Dreams and Realities

It’s always so hard to understand when a person takes their own life. It’s more so when that person seems to have everything going for them, success, popularity, wealth. What reason would that person have to feel so low? It’s a reminder that success is not the cure for all that ails a person. Achievement is in the eye of the beholder, you can never know the workings of another person’s mind. Sometimes, no matter how great your status, you can still feel alone, hopeless. You still struggle to understand where you fit in the world.

Events like this are also a reminder that reaching your dreams won’t necessarily ‘fix’ your life. To me, this was the underlying message of Darren Aronofsky’s film ‘Requiem for a Dream’. In the film (and Hubert Selby’s book), we start out with the main characters, Harry and Marion, breaking into a building to get up onto the rooftop and look out over the city, flying paper planes along the wind. It’s a beautiful scene, simple, there’s a perfection to that moment they share, their life together. From there, Harry seeks to make something of himself, to build a better future for them, and he starts dealing drugs and getting more involved in the drug trade. His mother, too, dreams of being on a game show, her one driving passion in life. She starts taking pills to help her lose weight so she can fit into her dream dress for her pending TV appearance.

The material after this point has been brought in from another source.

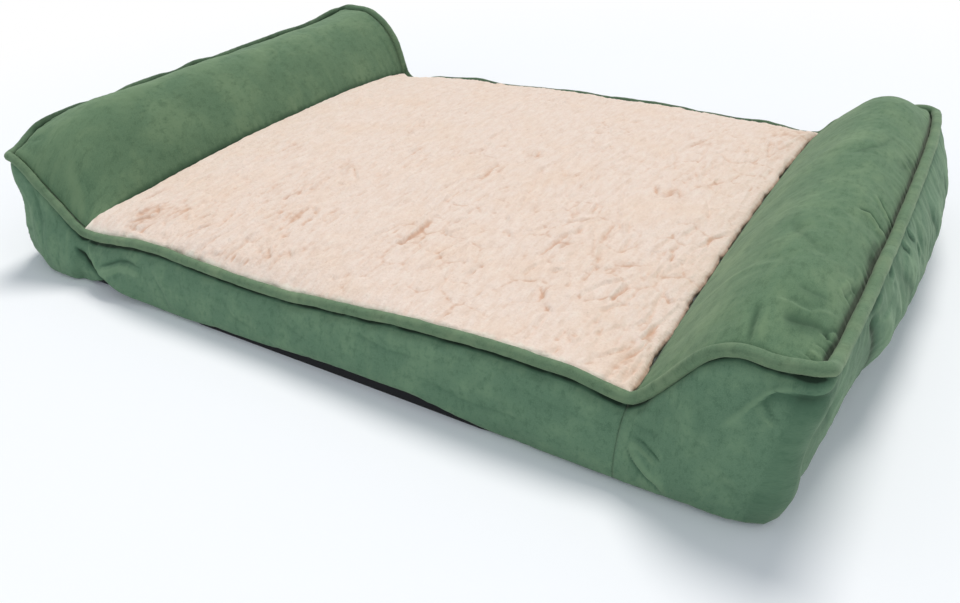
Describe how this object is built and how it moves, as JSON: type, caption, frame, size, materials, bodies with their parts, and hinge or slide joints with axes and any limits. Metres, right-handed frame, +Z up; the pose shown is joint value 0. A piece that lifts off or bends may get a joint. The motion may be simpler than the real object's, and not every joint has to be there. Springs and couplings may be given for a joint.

As both storylines move on, their situations sink further and further down. Drugs get harder to come by in the city, making it more expensive to buy product and stay in business. Harry eventually convinces Marion to sleep with her psychiatrist for money, which she does, but after another deal goes bad, Harry has to head interstate to buy more drugs, leaving Marion adrift. This leads to one of the most heartbreaking scenes I’ve ever seen in a film – Harry, his arm now amputated due to an infection stemming from drug use, and in jail after being reported by the hospital who admitted him, he calls Marion, who’s turned to prostitution to feed her own habit:

It hurts to watch, I still get emotional seeing it, but this scene, to me, is the film. All she wants is for Harry to be there, nothing else matters, not money, not where they live. All either of these people want is to just be together again, to go back to that one moment, on top of the building, throwing paper planes across the blue sky. And they both know it’ll never happen. His mother, too, descends into amphetamine-induced madness from which there’s no escape. In the end, they all dream of returning to their lives at the beginning.

Requiem for a Dream, in my view, is a story about the pitfalls of ambition, of ‘the grass is always greener’ mentality. These people were not rich, they didn’t have everything in life. But they were okay. Things were good, there was a beauty to what they had. But none of them could see it, all they could see was that they didn’t have all they wanted, so much so that it consumed them and they lost everything in their attempts to achieve their notions of a better life. But they failed to recognise the good things that they already had. Sure, it wasn’t perfect, but they had all they needed. They could’ve been happy, had they been able to take into account the good aspects, rather than just seeing the disappointments.

This, of course, is not to say ambition is bad – everyone needs to have dreams, things they aspire to beyond their day-to-day, they’re the things that drive us on. But at the same time, people need to take stock of what they  do have, right now. Family, friends, a comfortable place to live. We all want to be financially secure and have the best of things, but it’s worth noting that even if you did have all these things, if you’d achieved everything you ever wanted, it still might not be enough. You’ll still see and feel things the same. Your problems might be different, but nothing’s ever perfect. Achieving your goals might not deliver you ultimate happiness.

I guess what I’m saying is, it’s worth taking note of the things you have in your life, rather than obsessing about what you don’t. Think of things you love and appreciate, things that make you happy that you’ve achieved or gained. Take note of where you are, of what you like and what you can do, right now. Because life ain’t so bad. And no matter what, every day you get a chance to try something new.